◆ SHORT PROBLEM ◆
The material below contains a line with "Continue the OpenSCAD" and a line with "FLOOR_SHADE = 25". Copy exactly those two lines and all lines between them.

◆ DATA LINES ◆
##########

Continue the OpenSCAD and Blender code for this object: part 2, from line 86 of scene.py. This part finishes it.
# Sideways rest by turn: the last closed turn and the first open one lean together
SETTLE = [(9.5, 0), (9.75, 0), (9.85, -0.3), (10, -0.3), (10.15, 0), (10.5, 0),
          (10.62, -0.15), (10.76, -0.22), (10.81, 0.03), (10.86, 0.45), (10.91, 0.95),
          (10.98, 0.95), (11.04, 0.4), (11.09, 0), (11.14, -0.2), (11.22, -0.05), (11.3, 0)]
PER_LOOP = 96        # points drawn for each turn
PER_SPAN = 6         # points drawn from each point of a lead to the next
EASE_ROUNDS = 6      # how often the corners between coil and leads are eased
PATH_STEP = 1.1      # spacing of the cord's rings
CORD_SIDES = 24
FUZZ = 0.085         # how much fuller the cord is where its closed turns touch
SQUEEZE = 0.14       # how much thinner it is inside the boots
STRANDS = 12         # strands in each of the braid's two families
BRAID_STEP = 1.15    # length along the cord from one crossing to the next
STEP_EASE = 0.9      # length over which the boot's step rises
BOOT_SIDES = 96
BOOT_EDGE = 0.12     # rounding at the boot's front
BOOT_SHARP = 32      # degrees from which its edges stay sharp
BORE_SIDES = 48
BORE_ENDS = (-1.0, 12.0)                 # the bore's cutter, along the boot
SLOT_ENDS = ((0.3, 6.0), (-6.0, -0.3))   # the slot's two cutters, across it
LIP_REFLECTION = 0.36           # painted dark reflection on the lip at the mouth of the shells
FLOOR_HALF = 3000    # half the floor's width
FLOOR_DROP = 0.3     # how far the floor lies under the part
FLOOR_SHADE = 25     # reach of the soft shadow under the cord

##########

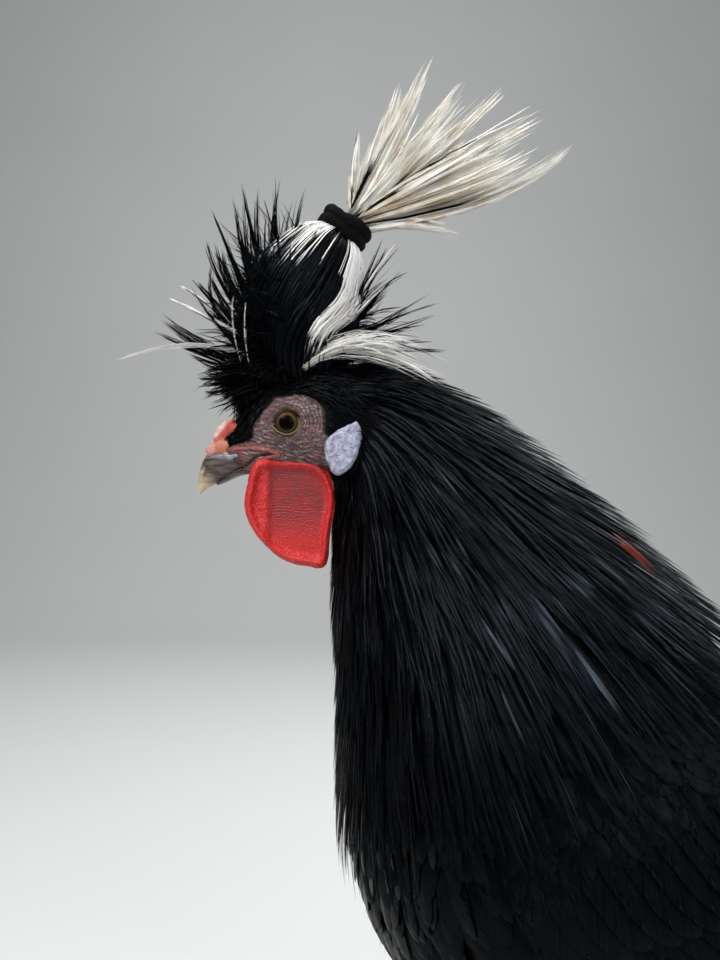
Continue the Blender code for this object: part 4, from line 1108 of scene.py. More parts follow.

##########

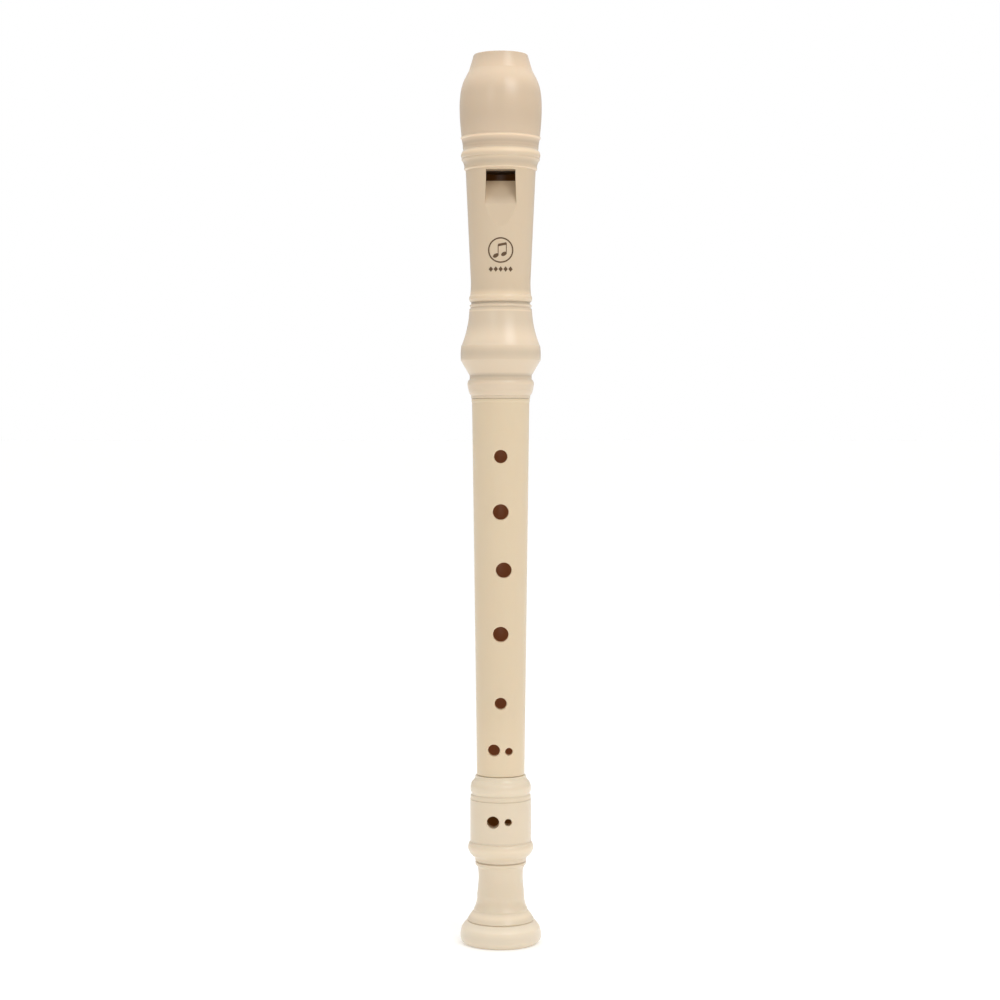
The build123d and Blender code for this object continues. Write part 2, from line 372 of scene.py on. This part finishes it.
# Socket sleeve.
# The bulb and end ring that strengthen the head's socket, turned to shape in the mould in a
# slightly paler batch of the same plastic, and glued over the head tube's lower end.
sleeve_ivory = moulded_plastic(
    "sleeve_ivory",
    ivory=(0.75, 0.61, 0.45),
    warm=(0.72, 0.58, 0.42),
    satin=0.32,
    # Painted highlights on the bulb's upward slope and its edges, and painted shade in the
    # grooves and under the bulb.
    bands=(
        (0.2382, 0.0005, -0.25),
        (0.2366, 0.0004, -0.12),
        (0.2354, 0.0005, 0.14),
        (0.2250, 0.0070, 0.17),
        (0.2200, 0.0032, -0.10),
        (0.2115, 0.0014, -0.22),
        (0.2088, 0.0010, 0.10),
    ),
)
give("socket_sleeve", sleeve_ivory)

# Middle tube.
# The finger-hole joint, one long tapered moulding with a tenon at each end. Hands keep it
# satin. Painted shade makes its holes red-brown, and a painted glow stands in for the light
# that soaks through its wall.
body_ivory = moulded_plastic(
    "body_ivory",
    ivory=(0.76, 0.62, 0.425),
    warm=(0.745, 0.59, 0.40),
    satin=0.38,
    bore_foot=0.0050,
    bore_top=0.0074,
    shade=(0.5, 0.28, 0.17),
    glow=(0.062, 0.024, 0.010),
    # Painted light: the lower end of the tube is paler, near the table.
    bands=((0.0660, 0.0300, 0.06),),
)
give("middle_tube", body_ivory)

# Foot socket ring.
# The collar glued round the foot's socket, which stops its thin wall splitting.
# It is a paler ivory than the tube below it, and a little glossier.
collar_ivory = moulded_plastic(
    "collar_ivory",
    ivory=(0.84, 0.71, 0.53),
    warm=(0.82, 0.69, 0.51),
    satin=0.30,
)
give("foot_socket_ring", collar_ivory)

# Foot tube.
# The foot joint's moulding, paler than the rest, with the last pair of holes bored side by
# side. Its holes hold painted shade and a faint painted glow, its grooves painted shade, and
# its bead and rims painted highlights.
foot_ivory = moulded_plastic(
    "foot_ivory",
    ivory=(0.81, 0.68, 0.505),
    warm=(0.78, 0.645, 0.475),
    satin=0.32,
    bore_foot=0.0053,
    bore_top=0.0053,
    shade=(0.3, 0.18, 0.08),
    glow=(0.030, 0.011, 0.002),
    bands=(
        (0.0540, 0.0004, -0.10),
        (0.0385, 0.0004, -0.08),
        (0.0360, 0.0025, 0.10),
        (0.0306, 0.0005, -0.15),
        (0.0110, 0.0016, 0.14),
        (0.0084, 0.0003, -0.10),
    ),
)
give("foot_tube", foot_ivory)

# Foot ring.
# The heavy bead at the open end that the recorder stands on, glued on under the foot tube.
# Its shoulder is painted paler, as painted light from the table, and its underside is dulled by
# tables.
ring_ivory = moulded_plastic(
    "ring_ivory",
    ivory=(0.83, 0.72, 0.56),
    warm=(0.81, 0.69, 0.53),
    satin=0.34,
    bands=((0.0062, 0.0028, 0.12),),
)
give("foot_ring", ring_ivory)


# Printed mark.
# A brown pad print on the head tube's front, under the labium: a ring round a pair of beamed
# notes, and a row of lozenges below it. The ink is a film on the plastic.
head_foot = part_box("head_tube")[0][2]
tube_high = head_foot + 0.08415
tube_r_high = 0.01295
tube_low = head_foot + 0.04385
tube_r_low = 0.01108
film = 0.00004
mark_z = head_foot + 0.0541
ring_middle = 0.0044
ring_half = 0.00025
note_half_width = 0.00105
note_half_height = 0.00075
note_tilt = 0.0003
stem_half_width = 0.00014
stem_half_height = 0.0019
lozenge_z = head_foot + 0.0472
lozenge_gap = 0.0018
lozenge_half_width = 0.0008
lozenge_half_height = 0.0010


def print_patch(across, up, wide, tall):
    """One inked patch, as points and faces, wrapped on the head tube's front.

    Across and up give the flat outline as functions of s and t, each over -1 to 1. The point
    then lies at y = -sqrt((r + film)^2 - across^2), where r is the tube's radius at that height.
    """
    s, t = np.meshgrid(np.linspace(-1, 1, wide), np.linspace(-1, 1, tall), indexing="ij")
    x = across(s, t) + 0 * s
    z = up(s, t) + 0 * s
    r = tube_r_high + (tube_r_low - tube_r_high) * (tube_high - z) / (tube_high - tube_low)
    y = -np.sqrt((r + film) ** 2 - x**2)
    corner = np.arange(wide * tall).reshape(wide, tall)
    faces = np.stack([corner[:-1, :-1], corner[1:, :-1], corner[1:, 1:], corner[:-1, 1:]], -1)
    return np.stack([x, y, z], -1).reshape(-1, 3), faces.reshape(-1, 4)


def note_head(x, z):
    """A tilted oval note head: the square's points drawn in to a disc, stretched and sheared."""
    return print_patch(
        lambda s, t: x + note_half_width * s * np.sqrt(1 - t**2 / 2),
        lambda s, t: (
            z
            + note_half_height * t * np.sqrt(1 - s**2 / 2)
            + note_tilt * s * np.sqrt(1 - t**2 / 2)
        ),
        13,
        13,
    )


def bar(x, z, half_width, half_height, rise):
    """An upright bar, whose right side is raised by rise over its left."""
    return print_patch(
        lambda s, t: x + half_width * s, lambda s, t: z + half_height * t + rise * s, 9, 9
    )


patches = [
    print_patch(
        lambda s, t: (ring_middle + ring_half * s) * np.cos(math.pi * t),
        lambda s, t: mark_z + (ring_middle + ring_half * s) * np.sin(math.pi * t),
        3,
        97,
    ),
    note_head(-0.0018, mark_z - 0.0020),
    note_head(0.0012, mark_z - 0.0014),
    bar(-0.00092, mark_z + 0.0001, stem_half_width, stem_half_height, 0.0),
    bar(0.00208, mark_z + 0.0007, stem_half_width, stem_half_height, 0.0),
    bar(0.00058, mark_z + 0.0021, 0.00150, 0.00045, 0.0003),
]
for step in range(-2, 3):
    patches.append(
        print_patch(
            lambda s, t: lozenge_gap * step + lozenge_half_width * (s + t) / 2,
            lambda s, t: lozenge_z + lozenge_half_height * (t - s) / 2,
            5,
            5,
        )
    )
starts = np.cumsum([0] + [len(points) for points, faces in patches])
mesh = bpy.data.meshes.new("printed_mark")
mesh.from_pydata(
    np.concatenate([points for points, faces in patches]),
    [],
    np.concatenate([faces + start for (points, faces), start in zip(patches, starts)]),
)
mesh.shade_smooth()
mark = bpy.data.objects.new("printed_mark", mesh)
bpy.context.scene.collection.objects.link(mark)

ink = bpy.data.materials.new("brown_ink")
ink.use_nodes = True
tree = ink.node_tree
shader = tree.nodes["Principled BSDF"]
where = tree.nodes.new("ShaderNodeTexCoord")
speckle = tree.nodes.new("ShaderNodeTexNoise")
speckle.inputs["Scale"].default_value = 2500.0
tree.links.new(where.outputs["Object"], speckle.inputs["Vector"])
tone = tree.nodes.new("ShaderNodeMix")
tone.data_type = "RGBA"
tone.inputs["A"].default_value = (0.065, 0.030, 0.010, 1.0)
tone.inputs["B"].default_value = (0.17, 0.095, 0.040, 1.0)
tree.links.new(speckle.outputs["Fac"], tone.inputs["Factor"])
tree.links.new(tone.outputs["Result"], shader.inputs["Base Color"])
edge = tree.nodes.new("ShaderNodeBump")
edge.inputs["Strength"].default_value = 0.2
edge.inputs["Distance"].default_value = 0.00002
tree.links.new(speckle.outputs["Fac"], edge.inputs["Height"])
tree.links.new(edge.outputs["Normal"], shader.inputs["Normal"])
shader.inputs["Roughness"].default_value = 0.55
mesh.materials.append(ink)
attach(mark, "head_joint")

##########

◆ RIGHT ANSWER ◆
Continue the OpenSCAD and Blender code for this object: part 2, from line 86 of scene.py. This part finishes it.
# Sideways rest by turn: the last closed turn and the first open one lean together
SETTLE = [(9.5, 0), (9.75, 0), (9.85, -0.3), (10, -0.3), (10.15, 0), (10.5, 0),
          (10.62, -0.15), (10.76, -0.22), (10.81, 0.03), (10.86, 0.45), (10.91, 0.95),
          (10.98, 0.95), (11.04, 0.4), (11.09, 0), (11.14, -0.2), (11.22, -0.05), (11.3, 0)]
PER_LOOP = 96        # points drawn for each turn
PER_SPAN = 6         # points drawn from each point of a lead to the next
EASE_ROUNDS = 6      # how often the corners between coil and leads are eased
PATH_STEP = 1.1      # spacing of the cord's rings
CORD_SIDES = 24
FUZZ = 0.085         # how much fuller the cord is where its closed turns touch
SQUEEZE = 0.14       # how much thinner it is inside the boots
STRANDS = 12         # strands in each of the braid's two families
BRAID_STEP = 1.15    # length along the cord from one crossing to the next
STEP_EASE = 0.9      # length over which the boot's step rises
BOOT_SIDES = 96
BOOT_EDGE = 0.12     # rounding at the boot's front
BOOT_SHARP = 32      # degrees from which its edges stay sharp
BORE_SIDES = 48
BORE_ENDS = (-1.0, 12.0)                 # the bore's cutter, along the boot
SLOT_ENDS = ((0.3, 6.0), (-6.0, -0.3))   # the slot's two cutters, across it
LIP_REFLECTION = 0.36           # painted dark reflection on the lip at the mouth of the shells
FLOOR_HALF = 3000    # half the floor's width
FLOOR_DROP = 0.3     # how far the floor lies under the part
FLOOR_SHADE = 25     # reach of the soft shadow under the cord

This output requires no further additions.